#### INFORMATION SUPPLIED

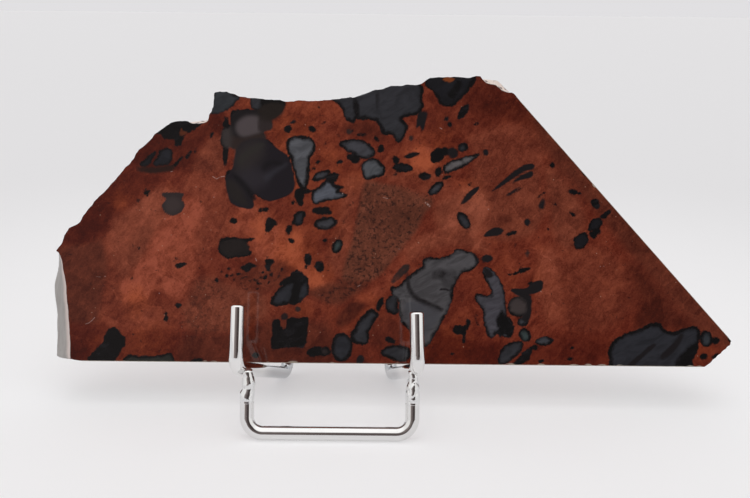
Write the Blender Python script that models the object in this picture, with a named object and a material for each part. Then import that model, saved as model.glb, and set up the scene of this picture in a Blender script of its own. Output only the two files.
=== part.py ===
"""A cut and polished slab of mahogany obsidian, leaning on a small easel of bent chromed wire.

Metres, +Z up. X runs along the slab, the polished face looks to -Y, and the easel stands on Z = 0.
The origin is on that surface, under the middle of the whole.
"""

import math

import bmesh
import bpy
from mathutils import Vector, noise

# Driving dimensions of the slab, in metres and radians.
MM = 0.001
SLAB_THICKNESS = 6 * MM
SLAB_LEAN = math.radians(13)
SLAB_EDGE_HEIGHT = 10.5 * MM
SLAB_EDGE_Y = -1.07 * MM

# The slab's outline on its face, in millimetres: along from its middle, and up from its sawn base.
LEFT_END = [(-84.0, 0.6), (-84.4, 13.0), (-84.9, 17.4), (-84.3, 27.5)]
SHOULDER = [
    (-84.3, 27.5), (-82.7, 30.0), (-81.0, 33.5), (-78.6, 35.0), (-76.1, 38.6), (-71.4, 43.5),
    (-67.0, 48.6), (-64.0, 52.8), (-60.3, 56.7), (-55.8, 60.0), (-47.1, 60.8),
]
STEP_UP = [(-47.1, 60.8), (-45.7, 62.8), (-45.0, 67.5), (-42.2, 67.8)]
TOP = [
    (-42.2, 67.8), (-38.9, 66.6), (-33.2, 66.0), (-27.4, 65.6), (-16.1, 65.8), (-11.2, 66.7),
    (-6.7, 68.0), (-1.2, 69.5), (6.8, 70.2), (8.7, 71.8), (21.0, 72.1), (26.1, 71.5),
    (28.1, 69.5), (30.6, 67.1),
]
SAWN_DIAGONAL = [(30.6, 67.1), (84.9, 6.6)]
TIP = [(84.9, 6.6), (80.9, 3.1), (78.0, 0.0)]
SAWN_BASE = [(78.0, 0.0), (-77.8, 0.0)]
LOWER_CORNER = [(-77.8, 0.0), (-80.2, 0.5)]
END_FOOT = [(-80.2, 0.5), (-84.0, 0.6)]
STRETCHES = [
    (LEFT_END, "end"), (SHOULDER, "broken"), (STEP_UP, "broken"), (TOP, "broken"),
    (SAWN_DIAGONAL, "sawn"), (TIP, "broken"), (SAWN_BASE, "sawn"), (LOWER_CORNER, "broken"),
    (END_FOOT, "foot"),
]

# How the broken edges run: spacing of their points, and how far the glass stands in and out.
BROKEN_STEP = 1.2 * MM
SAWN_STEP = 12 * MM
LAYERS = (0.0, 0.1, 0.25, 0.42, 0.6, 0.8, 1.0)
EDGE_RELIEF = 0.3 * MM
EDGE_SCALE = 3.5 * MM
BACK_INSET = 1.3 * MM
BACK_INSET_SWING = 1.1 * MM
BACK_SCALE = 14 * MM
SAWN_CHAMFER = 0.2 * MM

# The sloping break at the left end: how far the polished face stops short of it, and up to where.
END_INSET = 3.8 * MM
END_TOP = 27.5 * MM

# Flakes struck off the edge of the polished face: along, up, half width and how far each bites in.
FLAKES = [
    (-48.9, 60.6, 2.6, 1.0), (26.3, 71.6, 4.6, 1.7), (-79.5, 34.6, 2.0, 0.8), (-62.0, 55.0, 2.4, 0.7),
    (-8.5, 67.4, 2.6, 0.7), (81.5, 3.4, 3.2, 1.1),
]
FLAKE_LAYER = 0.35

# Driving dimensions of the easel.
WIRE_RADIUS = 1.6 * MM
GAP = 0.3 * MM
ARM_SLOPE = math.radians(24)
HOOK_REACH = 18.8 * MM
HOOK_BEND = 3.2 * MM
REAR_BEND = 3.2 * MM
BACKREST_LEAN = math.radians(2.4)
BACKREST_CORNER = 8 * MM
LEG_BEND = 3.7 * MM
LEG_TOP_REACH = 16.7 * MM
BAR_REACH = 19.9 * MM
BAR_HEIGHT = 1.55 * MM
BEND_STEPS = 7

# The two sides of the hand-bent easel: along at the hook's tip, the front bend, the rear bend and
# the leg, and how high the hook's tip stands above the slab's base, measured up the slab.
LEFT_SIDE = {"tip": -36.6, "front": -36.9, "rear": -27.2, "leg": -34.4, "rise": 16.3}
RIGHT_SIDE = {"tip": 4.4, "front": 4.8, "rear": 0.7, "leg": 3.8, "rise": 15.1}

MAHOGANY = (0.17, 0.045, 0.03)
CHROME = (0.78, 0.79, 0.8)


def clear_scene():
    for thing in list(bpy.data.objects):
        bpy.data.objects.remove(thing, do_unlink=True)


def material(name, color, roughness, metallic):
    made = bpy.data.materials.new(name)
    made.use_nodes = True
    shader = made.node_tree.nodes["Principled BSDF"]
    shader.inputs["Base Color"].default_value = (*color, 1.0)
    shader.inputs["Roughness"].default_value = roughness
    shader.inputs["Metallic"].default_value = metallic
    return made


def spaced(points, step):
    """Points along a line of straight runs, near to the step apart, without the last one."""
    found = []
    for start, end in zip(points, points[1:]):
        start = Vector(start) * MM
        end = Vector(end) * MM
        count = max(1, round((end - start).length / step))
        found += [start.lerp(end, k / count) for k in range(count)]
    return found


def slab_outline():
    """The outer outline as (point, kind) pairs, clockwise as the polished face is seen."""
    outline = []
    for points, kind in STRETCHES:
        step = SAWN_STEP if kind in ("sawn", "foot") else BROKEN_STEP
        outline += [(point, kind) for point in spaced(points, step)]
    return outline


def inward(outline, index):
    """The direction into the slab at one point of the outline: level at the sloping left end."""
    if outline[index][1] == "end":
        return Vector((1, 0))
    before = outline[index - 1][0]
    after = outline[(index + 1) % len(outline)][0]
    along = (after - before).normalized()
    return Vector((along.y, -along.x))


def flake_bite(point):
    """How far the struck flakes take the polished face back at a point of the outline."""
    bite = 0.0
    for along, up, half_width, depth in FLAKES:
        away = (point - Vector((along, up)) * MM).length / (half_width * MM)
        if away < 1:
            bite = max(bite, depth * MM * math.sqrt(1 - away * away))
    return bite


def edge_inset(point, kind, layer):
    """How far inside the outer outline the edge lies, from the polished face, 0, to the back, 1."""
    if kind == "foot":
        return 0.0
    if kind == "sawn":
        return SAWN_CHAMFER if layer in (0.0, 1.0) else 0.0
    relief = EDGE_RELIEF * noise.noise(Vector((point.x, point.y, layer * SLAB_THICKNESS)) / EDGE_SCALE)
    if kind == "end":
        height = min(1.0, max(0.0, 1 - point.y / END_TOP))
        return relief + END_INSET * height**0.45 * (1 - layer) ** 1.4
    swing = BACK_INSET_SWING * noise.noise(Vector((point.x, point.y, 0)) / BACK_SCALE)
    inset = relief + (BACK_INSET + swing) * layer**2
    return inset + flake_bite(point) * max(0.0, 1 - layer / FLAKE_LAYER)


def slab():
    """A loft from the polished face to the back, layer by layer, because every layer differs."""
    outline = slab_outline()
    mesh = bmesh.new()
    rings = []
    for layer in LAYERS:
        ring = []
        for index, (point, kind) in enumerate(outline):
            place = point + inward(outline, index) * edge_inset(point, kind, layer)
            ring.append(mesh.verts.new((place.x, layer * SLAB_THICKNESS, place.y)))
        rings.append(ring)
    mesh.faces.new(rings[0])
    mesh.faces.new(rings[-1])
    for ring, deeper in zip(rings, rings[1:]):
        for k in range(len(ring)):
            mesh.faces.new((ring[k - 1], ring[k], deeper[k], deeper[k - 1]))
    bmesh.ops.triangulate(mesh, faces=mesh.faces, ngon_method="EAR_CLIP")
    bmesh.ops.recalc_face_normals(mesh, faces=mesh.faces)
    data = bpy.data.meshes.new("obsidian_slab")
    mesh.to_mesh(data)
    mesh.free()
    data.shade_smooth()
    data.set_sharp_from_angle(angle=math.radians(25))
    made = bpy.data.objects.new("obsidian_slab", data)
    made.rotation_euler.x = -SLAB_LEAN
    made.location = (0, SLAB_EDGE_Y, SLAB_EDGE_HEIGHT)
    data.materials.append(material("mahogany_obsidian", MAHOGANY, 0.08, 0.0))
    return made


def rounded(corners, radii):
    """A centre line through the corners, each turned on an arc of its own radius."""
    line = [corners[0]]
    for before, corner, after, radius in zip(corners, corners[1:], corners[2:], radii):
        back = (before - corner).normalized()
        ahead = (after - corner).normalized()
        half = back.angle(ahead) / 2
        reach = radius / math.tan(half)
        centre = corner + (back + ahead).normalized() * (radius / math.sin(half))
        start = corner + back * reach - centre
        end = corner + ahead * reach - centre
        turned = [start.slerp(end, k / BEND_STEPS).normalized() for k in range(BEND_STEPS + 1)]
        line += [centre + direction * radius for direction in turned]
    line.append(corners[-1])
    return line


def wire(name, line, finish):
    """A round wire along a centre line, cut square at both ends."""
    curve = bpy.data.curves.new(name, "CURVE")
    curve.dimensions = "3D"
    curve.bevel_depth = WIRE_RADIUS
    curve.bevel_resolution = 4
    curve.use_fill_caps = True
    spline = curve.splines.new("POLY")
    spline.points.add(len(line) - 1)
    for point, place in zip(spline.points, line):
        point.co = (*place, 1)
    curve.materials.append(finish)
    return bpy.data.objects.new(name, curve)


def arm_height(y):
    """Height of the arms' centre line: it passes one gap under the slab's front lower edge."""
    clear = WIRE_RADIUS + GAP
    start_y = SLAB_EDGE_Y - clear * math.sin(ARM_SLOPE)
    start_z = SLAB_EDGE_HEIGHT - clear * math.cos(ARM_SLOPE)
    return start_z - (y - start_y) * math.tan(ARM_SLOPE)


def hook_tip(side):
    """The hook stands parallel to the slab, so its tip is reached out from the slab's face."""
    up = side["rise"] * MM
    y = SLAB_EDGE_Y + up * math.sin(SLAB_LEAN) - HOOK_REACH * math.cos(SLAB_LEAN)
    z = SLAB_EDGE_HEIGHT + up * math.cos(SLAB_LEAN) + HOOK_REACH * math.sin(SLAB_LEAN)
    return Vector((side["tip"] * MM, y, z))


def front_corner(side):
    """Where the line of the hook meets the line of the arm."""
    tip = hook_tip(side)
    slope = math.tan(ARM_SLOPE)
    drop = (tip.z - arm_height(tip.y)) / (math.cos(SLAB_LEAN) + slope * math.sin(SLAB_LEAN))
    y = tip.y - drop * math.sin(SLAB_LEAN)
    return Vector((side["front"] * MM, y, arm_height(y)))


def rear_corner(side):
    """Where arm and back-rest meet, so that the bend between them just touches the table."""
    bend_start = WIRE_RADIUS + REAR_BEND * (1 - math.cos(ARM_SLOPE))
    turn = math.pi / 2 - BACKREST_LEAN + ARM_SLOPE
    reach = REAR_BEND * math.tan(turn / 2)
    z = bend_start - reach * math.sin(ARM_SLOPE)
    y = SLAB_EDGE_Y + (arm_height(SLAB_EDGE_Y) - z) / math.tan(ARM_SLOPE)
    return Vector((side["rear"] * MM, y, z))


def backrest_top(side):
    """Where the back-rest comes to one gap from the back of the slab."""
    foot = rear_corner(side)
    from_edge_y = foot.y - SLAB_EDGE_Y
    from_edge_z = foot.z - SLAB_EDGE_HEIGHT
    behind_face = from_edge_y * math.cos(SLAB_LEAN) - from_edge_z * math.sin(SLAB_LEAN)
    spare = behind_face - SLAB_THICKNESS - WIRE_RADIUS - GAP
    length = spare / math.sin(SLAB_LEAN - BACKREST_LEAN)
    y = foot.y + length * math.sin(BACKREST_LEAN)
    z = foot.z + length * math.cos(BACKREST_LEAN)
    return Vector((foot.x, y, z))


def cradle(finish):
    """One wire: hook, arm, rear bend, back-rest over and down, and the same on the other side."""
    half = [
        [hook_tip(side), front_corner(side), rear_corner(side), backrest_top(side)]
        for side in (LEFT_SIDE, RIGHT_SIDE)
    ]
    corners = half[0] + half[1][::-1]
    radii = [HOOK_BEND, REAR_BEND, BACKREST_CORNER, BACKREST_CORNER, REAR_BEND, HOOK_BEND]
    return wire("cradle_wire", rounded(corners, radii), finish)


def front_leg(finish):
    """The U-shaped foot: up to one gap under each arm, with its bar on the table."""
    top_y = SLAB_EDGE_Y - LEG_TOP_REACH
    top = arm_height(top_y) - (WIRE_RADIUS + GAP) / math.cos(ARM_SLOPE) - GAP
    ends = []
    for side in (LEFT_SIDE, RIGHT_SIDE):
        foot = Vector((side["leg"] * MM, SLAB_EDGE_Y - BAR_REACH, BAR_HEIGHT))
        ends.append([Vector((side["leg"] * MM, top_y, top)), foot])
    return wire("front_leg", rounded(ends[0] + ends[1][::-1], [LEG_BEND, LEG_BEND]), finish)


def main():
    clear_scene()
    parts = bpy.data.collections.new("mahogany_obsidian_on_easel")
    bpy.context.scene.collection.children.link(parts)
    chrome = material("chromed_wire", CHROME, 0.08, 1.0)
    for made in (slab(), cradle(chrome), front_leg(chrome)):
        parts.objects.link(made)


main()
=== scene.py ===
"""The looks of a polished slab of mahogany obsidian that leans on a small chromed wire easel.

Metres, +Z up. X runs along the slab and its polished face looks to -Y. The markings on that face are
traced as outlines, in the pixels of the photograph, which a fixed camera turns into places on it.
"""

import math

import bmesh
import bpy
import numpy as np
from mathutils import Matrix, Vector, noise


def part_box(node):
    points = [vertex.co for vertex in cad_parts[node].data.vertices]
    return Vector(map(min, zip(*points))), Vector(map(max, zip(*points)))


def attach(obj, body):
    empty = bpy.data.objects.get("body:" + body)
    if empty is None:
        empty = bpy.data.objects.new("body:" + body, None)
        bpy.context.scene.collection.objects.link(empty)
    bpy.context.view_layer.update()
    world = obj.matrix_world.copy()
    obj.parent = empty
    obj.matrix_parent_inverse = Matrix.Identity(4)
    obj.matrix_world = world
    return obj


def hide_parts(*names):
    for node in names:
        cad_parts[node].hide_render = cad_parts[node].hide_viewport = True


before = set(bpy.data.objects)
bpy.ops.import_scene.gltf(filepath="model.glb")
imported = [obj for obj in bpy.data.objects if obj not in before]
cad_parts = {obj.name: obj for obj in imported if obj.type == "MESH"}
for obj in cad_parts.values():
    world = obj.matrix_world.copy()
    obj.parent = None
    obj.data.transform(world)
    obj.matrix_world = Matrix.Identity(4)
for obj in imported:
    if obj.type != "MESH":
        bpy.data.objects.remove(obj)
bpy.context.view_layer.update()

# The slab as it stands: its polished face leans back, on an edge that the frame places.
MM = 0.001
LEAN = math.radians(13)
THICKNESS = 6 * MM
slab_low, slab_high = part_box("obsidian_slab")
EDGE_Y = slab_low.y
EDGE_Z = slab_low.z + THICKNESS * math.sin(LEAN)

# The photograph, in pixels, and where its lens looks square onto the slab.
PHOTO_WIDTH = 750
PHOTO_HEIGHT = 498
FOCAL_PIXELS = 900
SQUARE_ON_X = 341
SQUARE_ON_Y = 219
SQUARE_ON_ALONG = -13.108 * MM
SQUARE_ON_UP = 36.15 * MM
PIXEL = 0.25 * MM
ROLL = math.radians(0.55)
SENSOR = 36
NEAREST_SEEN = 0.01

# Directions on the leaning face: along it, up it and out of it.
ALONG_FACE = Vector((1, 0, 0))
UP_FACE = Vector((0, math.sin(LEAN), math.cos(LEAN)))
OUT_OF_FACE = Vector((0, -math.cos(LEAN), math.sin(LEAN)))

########

TASK TO COMPLETE = Transcribe, exactly and exclusively, the run of lines that opens with the line bearing "CHROME, 0.08, 1.0)" and closes with the line bearing "cad_parts[node].hide_render = cad_parts[node].hide_viewport".

TASK OUTPUT =
    chrome = material("chromed_wire", CHROME, 0.08, 1.0)
    for made in (slab(), cradle(chrome), front_leg(chrome)):
        parts.objects.link(made)


main()
=== scene.py ===
"""The looks of a polished slab of mahogany obsidian that leans on a small chromed wire easel.

Metres, +Z up. X runs along the slab and its polished face looks to -Y. The markings on that face are
traced as outlines, in the pixels of the photograph, which a fixed camera turns into places on it.
"""

import math

import bmesh
import bpy
import numpy as np
from mathutils import Matrix, Vector, noise


def part_box(node):
    points = [vertex.co for vertex in cad_parts[node].data.vertices]
    return Vector(map(min, zip(*points))), Vector(map(max, zip(*points)))


def attach(obj, body):
    empty = bpy.data.objects.get("body:" + body)
    if empty is None:
        empty = bpy.data.objects.new("body:" + body, None)
        bpy.context.scene.collection.objects.link(empty)
    bpy.context.view_layer.update()
    world = obj.matrix_world.copy()
    obj.parent = empty
    obj.matrix_parent_inverse = Matrix.Identity(4)
    obj.matrix_world = world
    return obj


def hide_parts(*names):
    for node in names:
        cad_parts[node].hide_render = cad_parts[node].hide_viewport = True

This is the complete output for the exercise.